Output the material below in full, exactly as it is.
^^^^
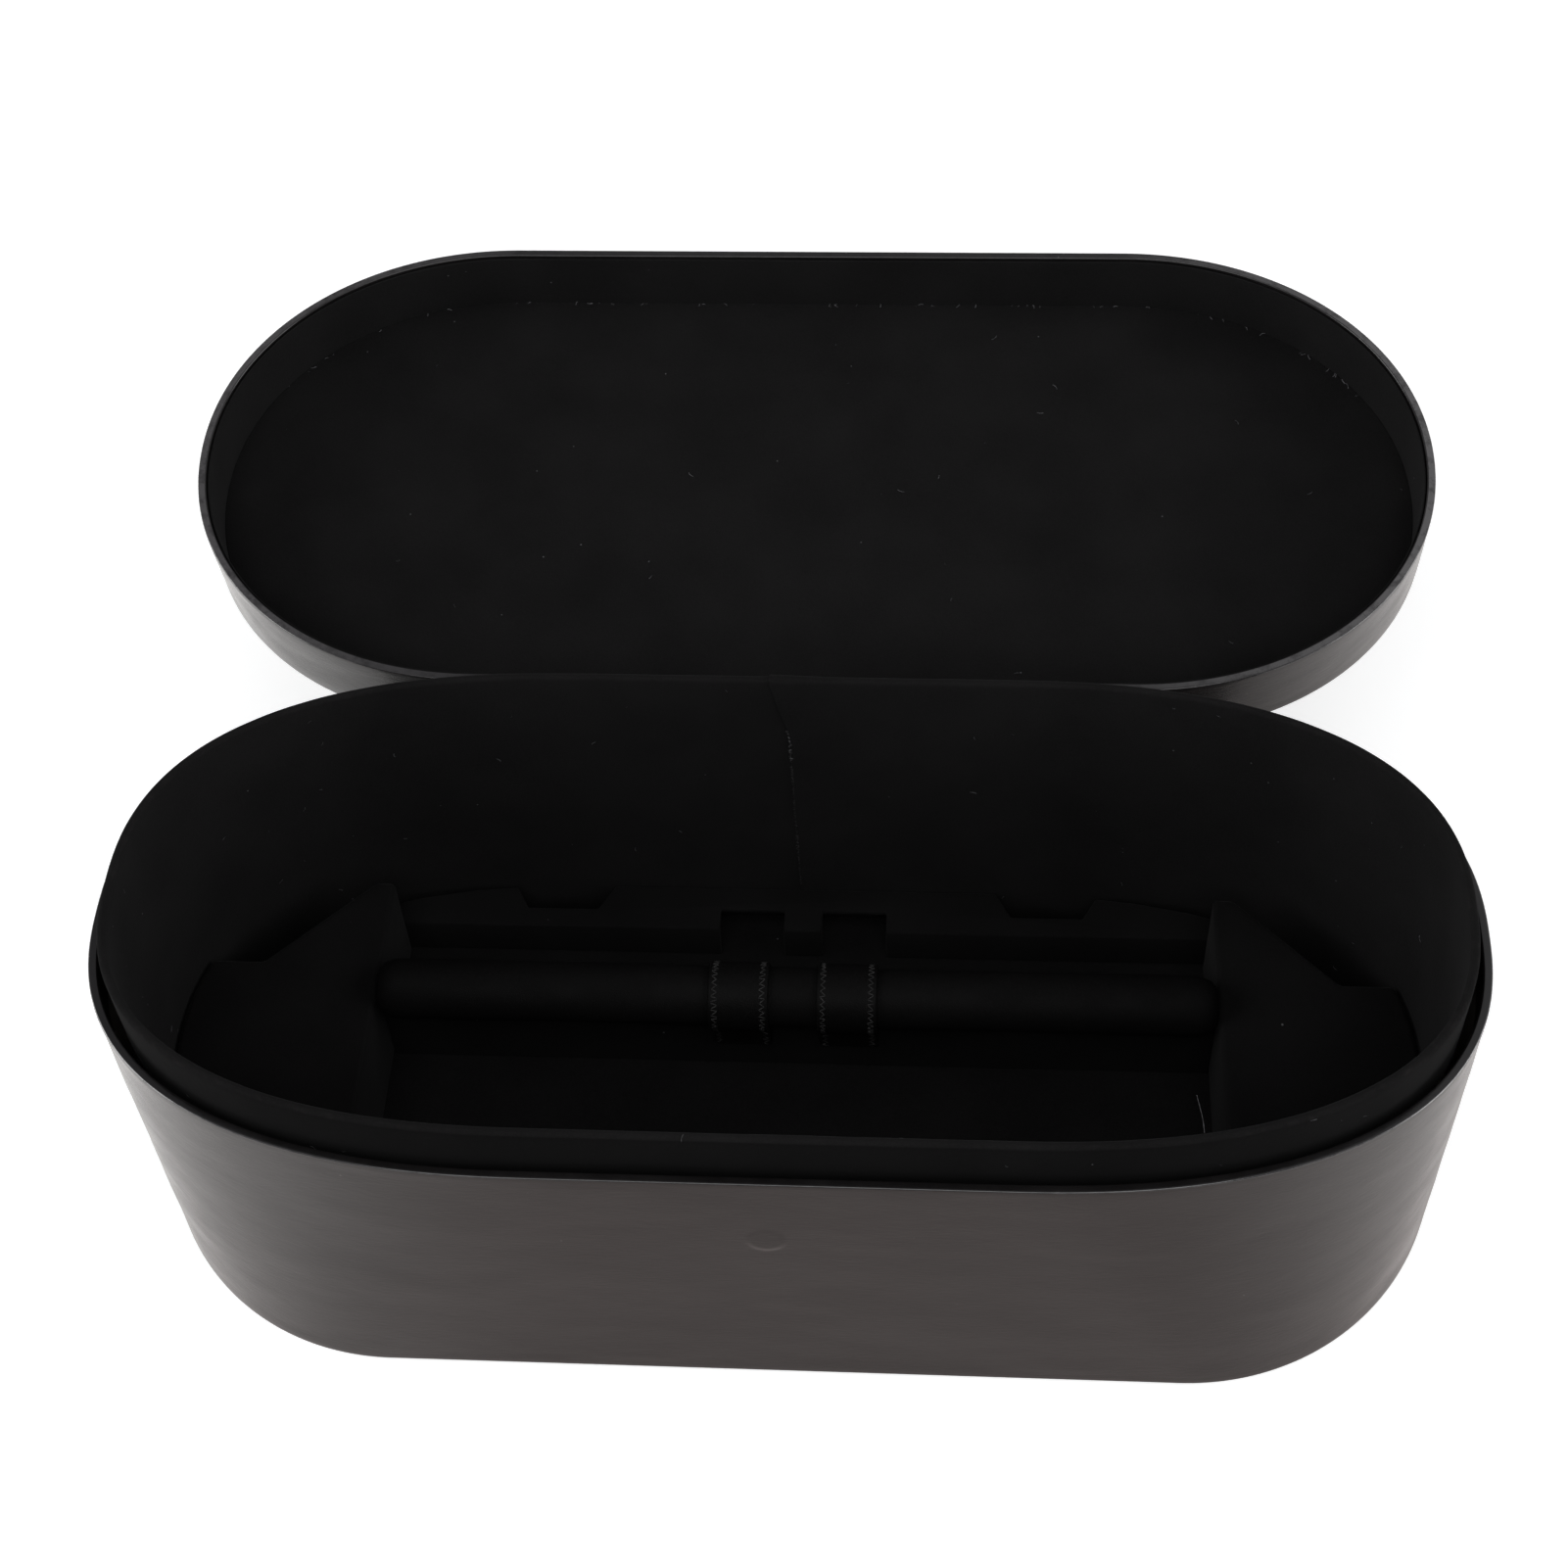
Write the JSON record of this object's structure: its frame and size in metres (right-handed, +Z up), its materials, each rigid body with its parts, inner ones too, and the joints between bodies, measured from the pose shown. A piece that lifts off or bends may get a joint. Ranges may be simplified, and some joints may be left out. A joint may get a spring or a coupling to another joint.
{
  "type": "hair tool storage box",
  "caption": "Stadium-shaped board box in smooth dark leathercloth, felt-lined, with a hinged lid over a raised neck and a lift-out insert with a padded divider.",
  "frame": {"origin": "on the flat face that the box stands on, under the middle of the body", "axes": "+X along the box, to the right seen from the front; +Y to the back, where the lid is hinged; +Z up"},
  "size_m": [0.38, 0.332, 0.1325],
  "materials": {
    "leathercloth": "satin",
    "board": "matte",
    "felt": "matte",
    "felt_board": "matte",
    "roll_leather": "satin"
  },
  "bodies": {
    "body": {"bottom_cover": "leathercloth", "bottom_board": "board", "base_wall_board": "board", "base_wall_cover": "leathercloth", "neck_board": "board", "neck_lining": "felt", "floor_lining": "felt", "hinge_leaf_base": "leathercloth"},
    "lid": {"lid_top_cover": "leathercloth", "lid_top_board": "board", "lid_wall_board": "board", "lid_wall_cover": "leathercloth", "lid_wall_lining": "felt", "lid_ceiling_panel": "felt", "hinge_leaf_lid": "leathercloth"},
    "insert": {"insert_floor": "felt_board", "end_block_left": "felt_board", "end_block_right": "felt_board", "back_ledge": "felt_board", "divider_board": "felt_board", "divider_roll": "roll_leather", "strap_left": "roll_leather", "strap_right": "roll_leather"}
  },
  "joints": [
    {"name": "lid_hinge", "type": "hinge", "parent": "body", "child": "lid", "pos_m": [0, 0.08295, 0.107], "axis": [1, 0, 0], "range_deg": [0, 171]},
    {"name": "insert_lift", "type": "slide", "parent": "body", "child": "insert", "axis": [0, 0, 1], "range_m": [0, 0.07]}
  ]
}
^^^^
Task result:
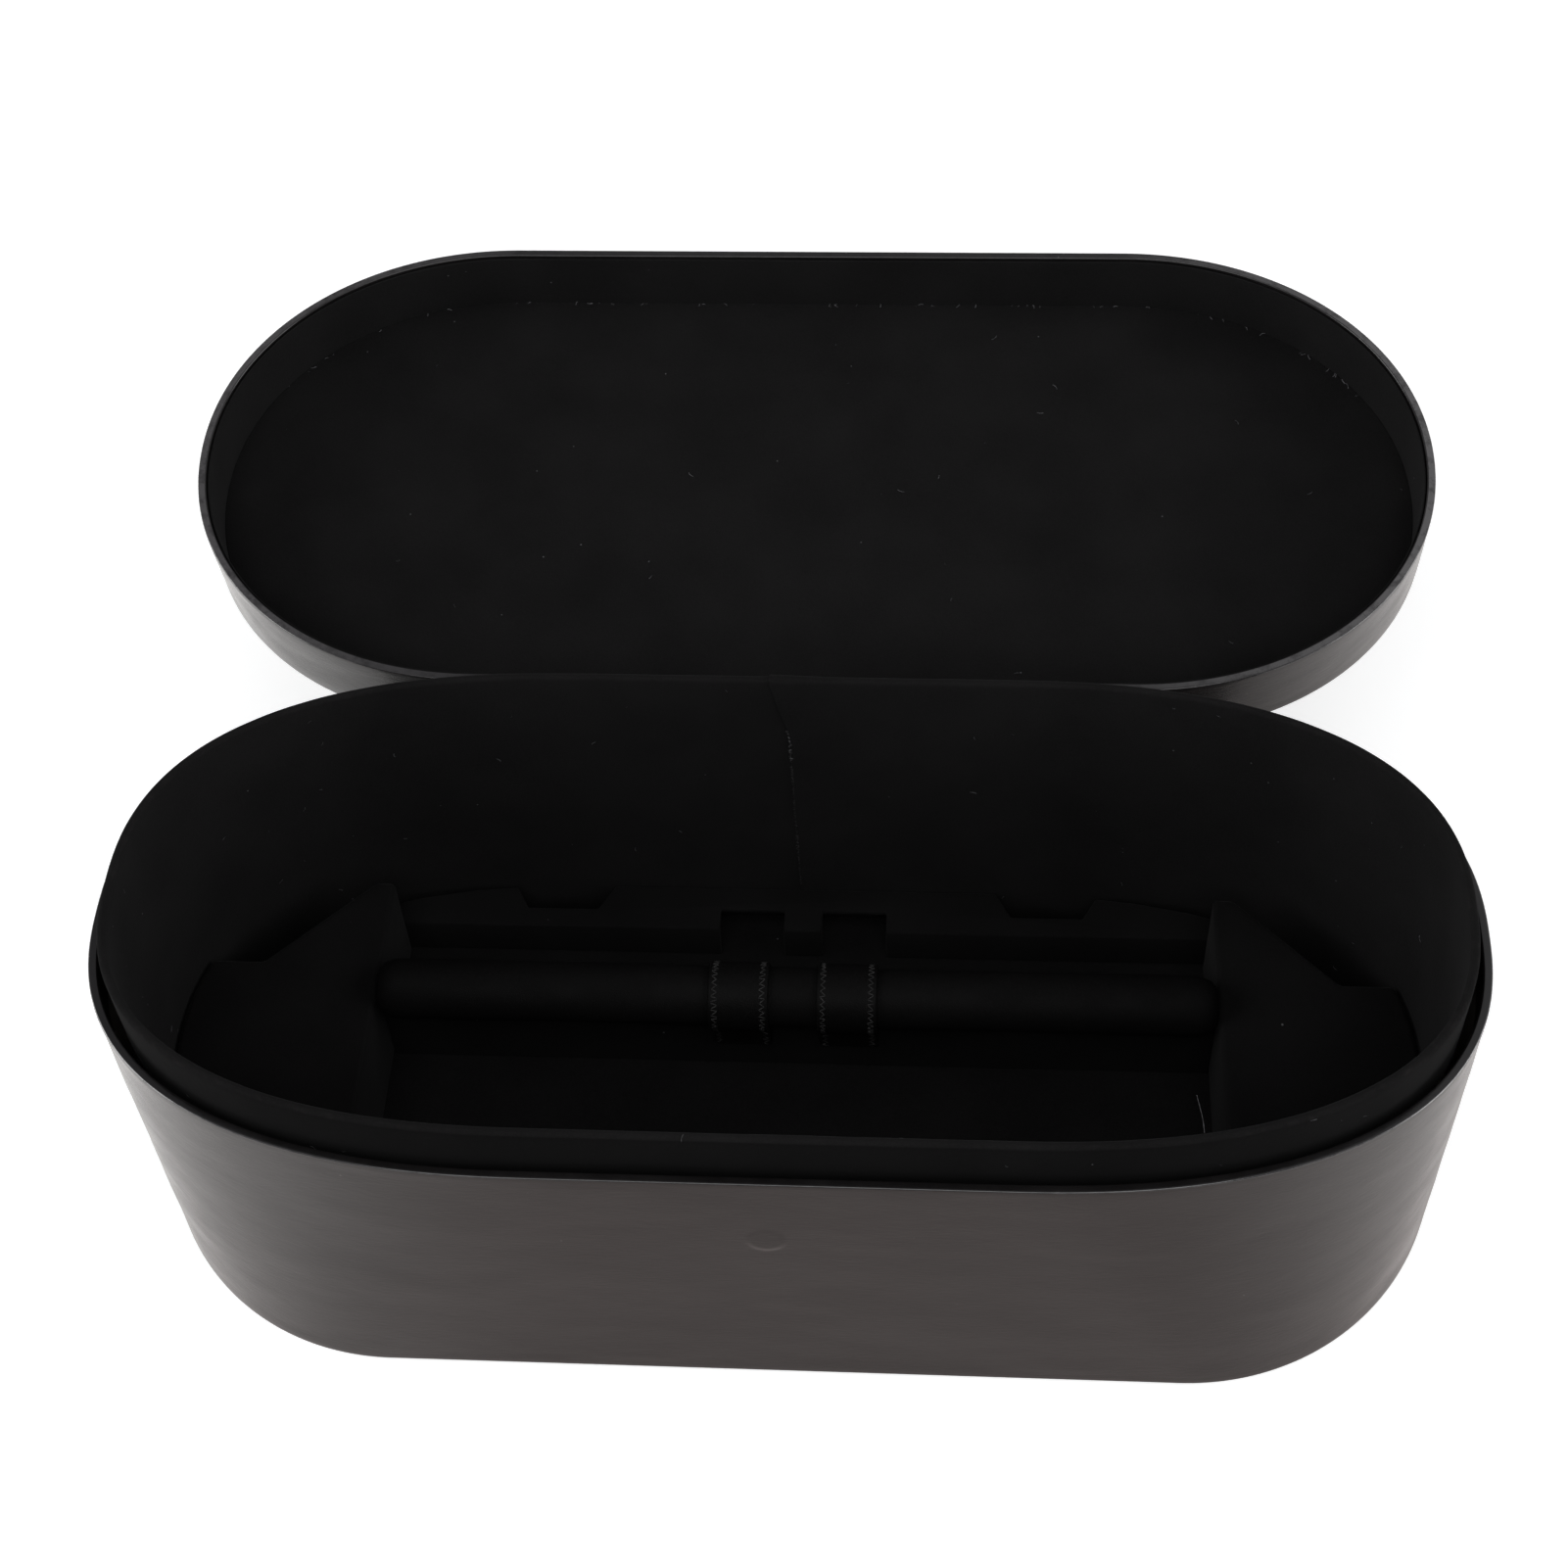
Write the JSON record of this object's structure: its frame and size in metres (right-handed, +Z up), its materials, each rigid body with its parts, inner ones too, and the joints between bodies, measured from the pose shown. A piece that lifts off or bends may get a joint. Ranges may be simplified, and some joints may be left out. A joint may get a spring or a coupling to another joint.
{
  "type": "hair tool storage box",
  "caption": "Stadium-shaped board box in smooth dark leathercloth, felt-lined, with a hinged lid over a raised neck and a lift-out insert with a padded divider.",
  "frame": {"origin": "on the flat face that the box stands on, under the middle of the body", "axes": "+X along the box, to the right seen from the front; +Y to the back, where the lid is hinged; +Z up"},
  "size_m": [0.38, 0.332, 0.1325],
  "materials": {
    "leathercloth": "satin",
    "board": "matte",
    "felt": "matte",
    "felt_board": "matte",
    "roll_leather": "satin"
  },
  "bodies": {
    "body": {"bottom_cover": "leathercloth", "bottom_board": "board", "base_wall_board": "board", "base_wall_cover": "leathercloth", "neck_board": "board", "neck_lining": "felt", "floor_lining": "felt", "hinge_leaf_base": "leathercloth"},
    "lid": {"lid_top_cover": "leathercloth", "lid_top_board": "board", "lid_wall_board": "board", "lid_wall_cover": "leathercloth", "lid_wall_lining": "felt", "lid_ceiling_panel": "felt", "hinge_leaf_lid": "leathercloth"},
    "insert": {"insert_floor": "felt_board", "end_block_left": "felt_board", "end_block_right": "felt_board", "back_ledge": "felt_board", "divider_board": "felt_board", "divider_roll": "roll_leather", "strap_left": "roll_leather", "strap_right": "roll_leather"}
  },
  "joints": [
    {"name": "lid_hinge", "type": "hinge", "parent": "body", "child": "lid", "pos_m": [0, 0.08295, 0.107], "axis": [1, 0, 0], "range_deg": [0, 171]},
    {"name": "insert_lift", "type": "slide", "parent": "body", "child": "insert", "axis": [0, 0, 1], "range_m": [0, 0.07]}
  ]
}